**STATED EXERCISE:** Quote, please, the line with "latch_post();", the line with "scene = bpy.context.scene", and every line between them, exactly and with nothing else.

**DATA PROVIDED:**
=====

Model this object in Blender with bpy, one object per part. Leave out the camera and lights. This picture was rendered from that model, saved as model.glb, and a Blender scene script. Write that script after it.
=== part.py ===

=====

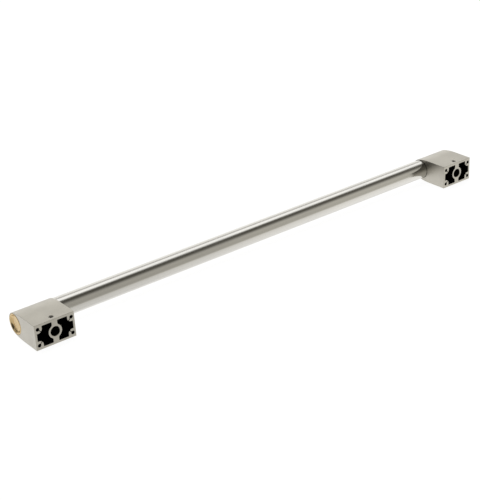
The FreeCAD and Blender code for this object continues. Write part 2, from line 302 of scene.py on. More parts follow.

=====

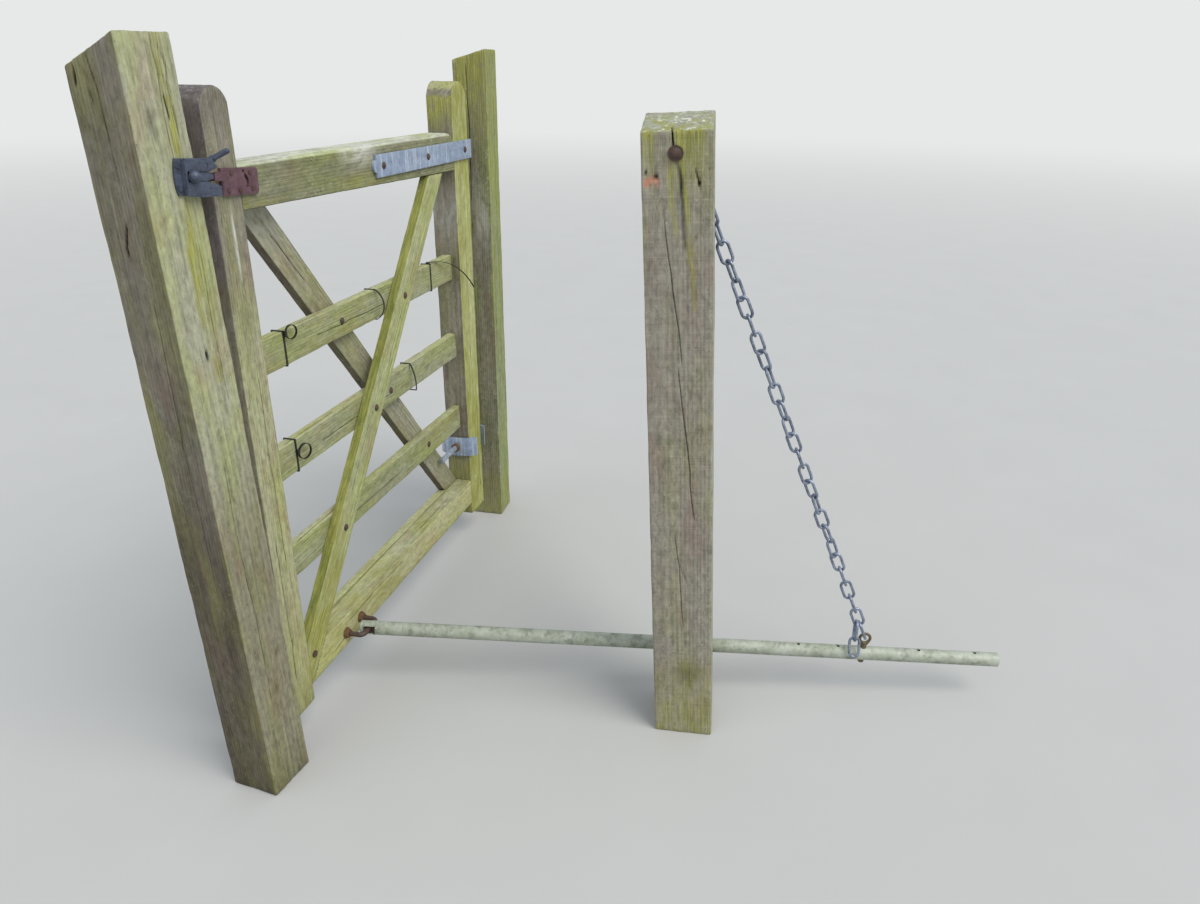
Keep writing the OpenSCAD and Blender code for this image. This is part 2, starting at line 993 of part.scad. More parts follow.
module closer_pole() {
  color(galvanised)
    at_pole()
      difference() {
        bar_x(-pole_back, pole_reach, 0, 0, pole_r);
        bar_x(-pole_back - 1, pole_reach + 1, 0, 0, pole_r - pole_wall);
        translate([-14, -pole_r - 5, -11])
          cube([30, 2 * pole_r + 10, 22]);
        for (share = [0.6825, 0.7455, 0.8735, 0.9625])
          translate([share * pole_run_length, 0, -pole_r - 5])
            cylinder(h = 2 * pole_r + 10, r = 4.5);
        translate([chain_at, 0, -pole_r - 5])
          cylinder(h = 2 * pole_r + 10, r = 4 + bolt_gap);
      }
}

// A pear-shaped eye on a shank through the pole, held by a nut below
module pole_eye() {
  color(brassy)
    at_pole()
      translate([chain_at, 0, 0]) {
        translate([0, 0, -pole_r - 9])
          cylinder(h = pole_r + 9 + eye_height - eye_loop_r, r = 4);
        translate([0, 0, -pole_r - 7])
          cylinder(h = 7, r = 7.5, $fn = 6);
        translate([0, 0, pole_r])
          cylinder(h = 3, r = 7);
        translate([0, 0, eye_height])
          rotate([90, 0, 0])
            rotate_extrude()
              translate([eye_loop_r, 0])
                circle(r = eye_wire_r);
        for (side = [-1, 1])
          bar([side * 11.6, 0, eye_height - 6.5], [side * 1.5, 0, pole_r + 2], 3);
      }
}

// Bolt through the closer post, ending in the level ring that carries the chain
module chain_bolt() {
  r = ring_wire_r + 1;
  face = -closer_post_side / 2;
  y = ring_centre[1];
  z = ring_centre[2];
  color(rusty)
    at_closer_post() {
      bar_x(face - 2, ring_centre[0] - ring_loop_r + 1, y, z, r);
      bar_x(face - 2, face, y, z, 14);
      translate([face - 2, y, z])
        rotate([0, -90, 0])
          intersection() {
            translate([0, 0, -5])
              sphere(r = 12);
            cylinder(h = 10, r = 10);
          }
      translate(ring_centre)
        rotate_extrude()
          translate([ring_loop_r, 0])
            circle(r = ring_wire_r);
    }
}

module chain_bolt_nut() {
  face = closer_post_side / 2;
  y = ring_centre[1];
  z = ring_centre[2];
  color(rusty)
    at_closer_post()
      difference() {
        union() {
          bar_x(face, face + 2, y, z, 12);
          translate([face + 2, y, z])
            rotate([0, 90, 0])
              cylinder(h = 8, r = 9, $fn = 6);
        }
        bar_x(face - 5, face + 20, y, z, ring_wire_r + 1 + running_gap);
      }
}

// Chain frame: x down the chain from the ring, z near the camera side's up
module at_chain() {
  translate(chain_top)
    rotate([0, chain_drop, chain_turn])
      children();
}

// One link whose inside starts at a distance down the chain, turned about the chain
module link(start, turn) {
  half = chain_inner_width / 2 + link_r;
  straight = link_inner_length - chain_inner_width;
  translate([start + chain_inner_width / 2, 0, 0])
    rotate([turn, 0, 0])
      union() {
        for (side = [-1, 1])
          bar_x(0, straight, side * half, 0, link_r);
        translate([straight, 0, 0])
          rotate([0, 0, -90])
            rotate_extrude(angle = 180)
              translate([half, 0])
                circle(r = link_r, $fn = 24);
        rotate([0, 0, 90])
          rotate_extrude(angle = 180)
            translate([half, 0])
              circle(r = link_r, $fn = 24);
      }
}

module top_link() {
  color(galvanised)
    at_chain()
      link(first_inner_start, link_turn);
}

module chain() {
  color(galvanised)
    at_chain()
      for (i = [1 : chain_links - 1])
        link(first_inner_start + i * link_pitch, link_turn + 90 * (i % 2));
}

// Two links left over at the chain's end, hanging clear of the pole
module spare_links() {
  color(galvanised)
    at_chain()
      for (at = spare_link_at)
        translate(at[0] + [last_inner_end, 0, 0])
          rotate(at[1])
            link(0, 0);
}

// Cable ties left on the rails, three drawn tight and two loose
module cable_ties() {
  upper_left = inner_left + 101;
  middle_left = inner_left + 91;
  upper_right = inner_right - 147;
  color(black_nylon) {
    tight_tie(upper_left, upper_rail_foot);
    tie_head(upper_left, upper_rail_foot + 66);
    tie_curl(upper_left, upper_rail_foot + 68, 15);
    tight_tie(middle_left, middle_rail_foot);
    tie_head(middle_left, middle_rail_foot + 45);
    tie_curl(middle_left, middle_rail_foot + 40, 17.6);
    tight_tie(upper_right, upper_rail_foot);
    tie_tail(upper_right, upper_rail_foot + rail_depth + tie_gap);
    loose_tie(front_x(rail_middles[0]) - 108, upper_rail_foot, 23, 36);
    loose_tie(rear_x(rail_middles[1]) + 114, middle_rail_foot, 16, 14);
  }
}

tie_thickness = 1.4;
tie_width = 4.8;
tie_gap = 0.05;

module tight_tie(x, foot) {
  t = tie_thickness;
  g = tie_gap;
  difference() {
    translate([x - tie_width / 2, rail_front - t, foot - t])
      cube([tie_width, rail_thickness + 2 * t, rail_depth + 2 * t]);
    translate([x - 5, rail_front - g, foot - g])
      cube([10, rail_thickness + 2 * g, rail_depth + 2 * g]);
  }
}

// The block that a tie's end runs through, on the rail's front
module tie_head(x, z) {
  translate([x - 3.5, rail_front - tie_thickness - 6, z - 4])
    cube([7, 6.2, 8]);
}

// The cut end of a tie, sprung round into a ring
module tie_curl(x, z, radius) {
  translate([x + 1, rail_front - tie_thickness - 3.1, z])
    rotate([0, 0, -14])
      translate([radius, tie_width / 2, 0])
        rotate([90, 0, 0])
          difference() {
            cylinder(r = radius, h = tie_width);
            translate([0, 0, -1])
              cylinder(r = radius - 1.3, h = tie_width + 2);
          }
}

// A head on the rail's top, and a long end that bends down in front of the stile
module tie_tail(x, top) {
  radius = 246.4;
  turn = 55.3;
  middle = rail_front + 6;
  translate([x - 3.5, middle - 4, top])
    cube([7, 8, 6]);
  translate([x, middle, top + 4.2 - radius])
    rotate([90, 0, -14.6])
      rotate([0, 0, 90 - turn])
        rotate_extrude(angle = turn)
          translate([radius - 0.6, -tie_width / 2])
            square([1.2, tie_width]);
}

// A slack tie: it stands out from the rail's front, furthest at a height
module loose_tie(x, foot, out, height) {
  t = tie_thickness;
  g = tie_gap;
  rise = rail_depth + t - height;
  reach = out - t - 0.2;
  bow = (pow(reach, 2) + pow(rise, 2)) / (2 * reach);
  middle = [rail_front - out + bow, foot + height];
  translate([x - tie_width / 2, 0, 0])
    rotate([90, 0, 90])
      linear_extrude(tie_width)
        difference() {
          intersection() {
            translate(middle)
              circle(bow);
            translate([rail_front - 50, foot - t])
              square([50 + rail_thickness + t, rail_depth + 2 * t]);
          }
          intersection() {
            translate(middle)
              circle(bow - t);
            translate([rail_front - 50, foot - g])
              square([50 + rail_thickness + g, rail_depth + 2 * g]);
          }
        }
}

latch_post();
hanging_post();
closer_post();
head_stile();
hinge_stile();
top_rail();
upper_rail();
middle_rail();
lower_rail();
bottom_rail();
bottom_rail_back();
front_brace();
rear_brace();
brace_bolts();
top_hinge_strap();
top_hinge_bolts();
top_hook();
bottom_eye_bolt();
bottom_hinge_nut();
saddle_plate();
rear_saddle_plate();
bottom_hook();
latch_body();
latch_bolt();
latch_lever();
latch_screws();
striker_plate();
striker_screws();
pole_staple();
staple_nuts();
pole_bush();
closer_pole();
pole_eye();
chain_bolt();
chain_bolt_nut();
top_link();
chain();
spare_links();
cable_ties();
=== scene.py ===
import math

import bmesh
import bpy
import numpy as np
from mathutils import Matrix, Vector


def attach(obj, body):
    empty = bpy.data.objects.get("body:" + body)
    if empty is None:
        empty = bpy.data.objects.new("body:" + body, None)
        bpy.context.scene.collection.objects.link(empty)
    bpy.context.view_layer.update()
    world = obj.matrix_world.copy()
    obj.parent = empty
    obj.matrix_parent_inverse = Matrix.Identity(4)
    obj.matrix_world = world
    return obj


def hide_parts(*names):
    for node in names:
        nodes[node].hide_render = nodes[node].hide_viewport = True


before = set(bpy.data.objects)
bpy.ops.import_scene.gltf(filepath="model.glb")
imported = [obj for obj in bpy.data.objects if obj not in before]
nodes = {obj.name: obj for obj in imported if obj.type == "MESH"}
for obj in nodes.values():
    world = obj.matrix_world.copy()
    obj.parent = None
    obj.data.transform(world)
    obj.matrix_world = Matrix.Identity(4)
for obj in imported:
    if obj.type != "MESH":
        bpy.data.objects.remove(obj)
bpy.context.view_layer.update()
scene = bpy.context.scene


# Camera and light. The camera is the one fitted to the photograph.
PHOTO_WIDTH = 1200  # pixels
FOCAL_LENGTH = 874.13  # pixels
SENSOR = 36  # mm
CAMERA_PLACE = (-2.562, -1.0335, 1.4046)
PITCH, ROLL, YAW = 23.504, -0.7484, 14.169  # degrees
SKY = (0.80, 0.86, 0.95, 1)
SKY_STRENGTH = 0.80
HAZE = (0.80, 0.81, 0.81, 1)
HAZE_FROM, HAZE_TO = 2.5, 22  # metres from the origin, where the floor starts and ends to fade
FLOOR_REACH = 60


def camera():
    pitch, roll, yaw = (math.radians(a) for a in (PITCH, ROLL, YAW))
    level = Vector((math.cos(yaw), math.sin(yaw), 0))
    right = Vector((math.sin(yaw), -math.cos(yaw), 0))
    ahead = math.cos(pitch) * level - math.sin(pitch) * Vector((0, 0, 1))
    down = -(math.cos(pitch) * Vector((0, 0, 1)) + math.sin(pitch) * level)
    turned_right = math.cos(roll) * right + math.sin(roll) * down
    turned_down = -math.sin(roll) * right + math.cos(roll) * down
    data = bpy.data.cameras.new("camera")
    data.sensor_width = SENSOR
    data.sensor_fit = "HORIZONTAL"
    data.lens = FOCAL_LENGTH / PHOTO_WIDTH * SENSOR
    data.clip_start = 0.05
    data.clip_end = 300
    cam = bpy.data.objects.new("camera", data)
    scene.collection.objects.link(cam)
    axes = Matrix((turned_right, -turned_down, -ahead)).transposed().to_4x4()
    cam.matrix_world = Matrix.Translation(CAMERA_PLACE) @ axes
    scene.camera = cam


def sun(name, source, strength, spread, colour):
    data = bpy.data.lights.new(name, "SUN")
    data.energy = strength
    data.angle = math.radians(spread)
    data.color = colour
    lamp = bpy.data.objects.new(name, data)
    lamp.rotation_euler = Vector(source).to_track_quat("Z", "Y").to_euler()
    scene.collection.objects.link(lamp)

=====

**TASK SOLUTION:**
latch_post();
hanging_post();
closer_post();
head_stile();
hinge_stile();
top_rail();
upper_rail();
middle_rail();
lower_rail();
bottom_rail();
bottom_rail_back();
front_brace();
rear_brace();
brace_bolts();
top_hinge_strap();
top_hinge_bolts();
top_hook();
bottom_eye_bolt();
bottom_hinge_nut();
saddle_plate();
rear_saddle_plate();
bottom_hook();
latch_body();
latch_bolt();
latch_lever();
latch_screws();
striker_plate();
striker_screws();
pole_staple();
staple_nuts();
pole_bush();
closer_pole();
pole_eye();
chain_bolt();
chain_bolt_nut();
top_link();
chain();
spare_links();
cable_ties();
=== scene.py ===
import math

import bmesh
import bpy
import numpy as np
from mathutils import Matrix, Vector


def attach(obj, body):
    empty = bpy.data.objects.get("body:" + body)
    if empty is None:
        empty = bpy.data.objects.new("body:" + body, None)
        bpy.context.scene.collection.objects.link(empty)
    bpy.context.view_layer.update()
    world = obj.matrix_world.copy()
    obj.parent = empty
    obj.matrix_parent_inverse = Matrix.Identity(4)
    obj.matrix_world = world
    return obj


def hide_parts(*names):
    for node in names:
        nodes[node].hide_render = nodes[node].hide_viewport = True


before = set(bpy.data.objects)
bpy.ops.import_scene.gltf(filepath="model.glb")
imported = [obj for obj in bpy.data.objects if obj not in before]
nodes = {obj.name: obj for obj in imported if obj.type == "MESH"}
for obj in nodes.values():
    world = obj.matrix_world.copy()
    obj.parent = None
    obj.data.transform(world)
    obj.matrix_world = Matrix.Identity(4)
for obj in imported:
    if obj.type != "MESH":
        bpy.data.objects.remove(obj)
bpy.context.view_layer.update()
scene = bpy.context.scene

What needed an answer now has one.